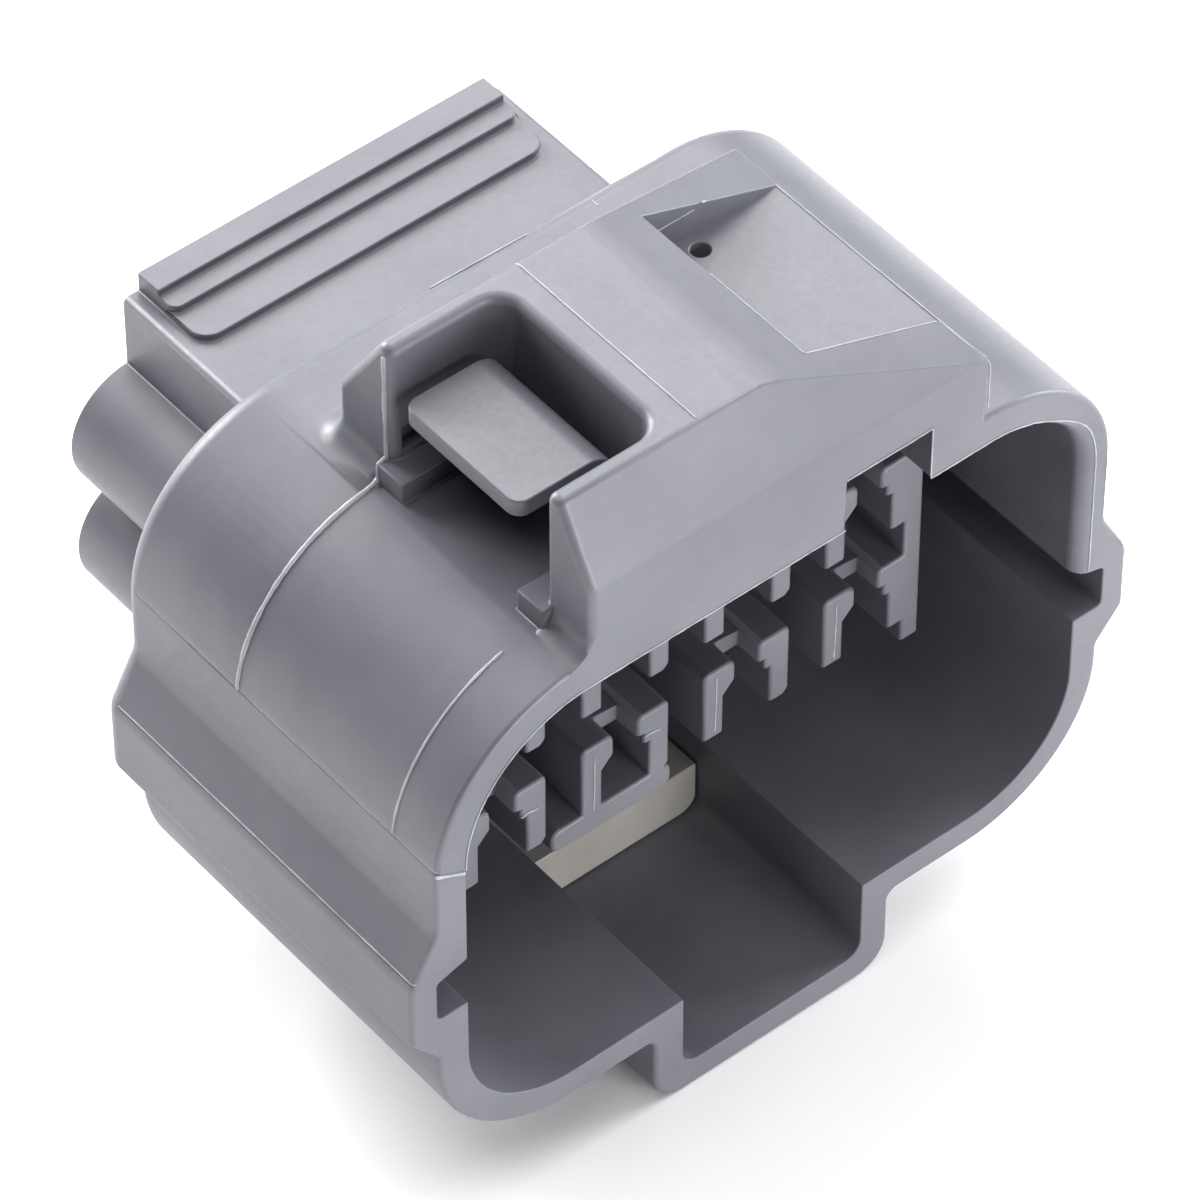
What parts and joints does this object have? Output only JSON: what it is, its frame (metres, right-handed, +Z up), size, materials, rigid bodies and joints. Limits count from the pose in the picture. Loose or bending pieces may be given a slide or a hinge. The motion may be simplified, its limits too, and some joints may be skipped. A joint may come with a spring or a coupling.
{
  "type": "sealed automotive connector",
  "caption": "Empty male housing of a sealed wire-to-wire connector: a deep socket with terminal guides, a hood with a clip slot on top, seal tubes behind and a slide-in terminal retainer.",
  "frame": {"origin": "centre of the bounding box's underside, on the flat underside of the keyway", "axes": "+X to the right seen from the mouth, along the rows of cavities; +Y from the mouth to the wire side; +Z up, towards the hood"},
  "size_m": [0.0352, 0.0278, 0.0347],
  "materials": {
    "housing_plastic": "moulded, fine matt",
    "retainer_plastic": "moulded, smooth"
  },
  "bodies": {
    "housing": {"housing": "housing_plastic"},
    "retainer": {"terminal_retainer": "retainer_plastic"}
  },
  "joints": [
    {"name": "retainer_slide", "type": "slide", "parent": "housing", "child": "retainer", "axis": [0, -1, 0], "range_m": [0, 0.0015]}
  ]
}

• • • • • • •

GIVEN REQUEST
Repeat the preceding lines exactly, please, every one of them.

RIGHT ANSWER
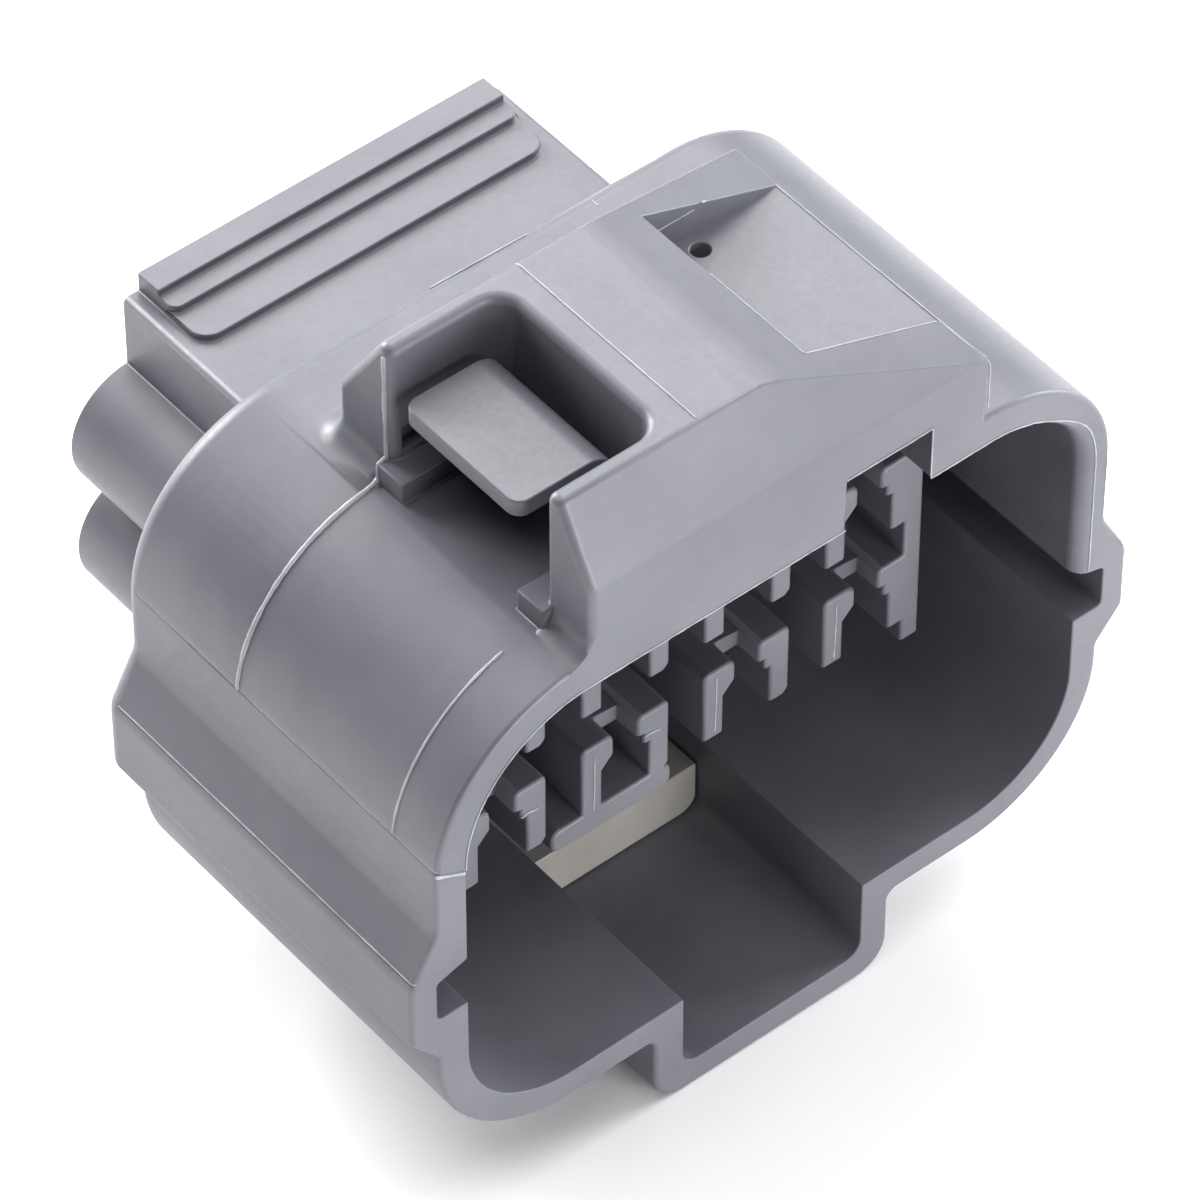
What parts and joints does this object have? Output only JSON: what it is, its frame (metres, right-handed, +Z up), size, materials, rigid bodies and joints. Limits count from the pose in the picture. Loose or bending pieces may be given a slide or a hinge. The motion may be simplified, its limits too, and some joints may be skipped. A joint may come with a spring or a coupling.
{
  "type": "sealed automotive connector",
  "caption": "Empty male housing of a sealed wire-to-wire connector: a deep socket with terminal guides, a hood with a clip slot on top, seal tubes behind and a slide-in terminal retainer.",
  "frame": {"origin": "centre of the bounding box's underside, on the flat underside of the keyway", "axes": "+X to the right seen from the mouth, along the rows of cavities; +Y from the mouth to the wire side; +Z up, towards the hood"},
  "size_m": [0.0352, 0.0278, 0.0347],
  "materials": {
    "housing_plastic": "moulded, fine matt",
    "retainer_plastic": "moulded, smooth"
  },
  "bodies": {
    "housing": {"housing": "housing_plastic"},
    "retainer": {"terminal_retainer": "retainer_plastic"}
  },
  "joints": [
    {"name": "retainer_slide", "type": "slide", "parent": "housing", "child": "retainer", "axis": [0, -1, 0], "range_m": [0, 0.0015]}
  ]
}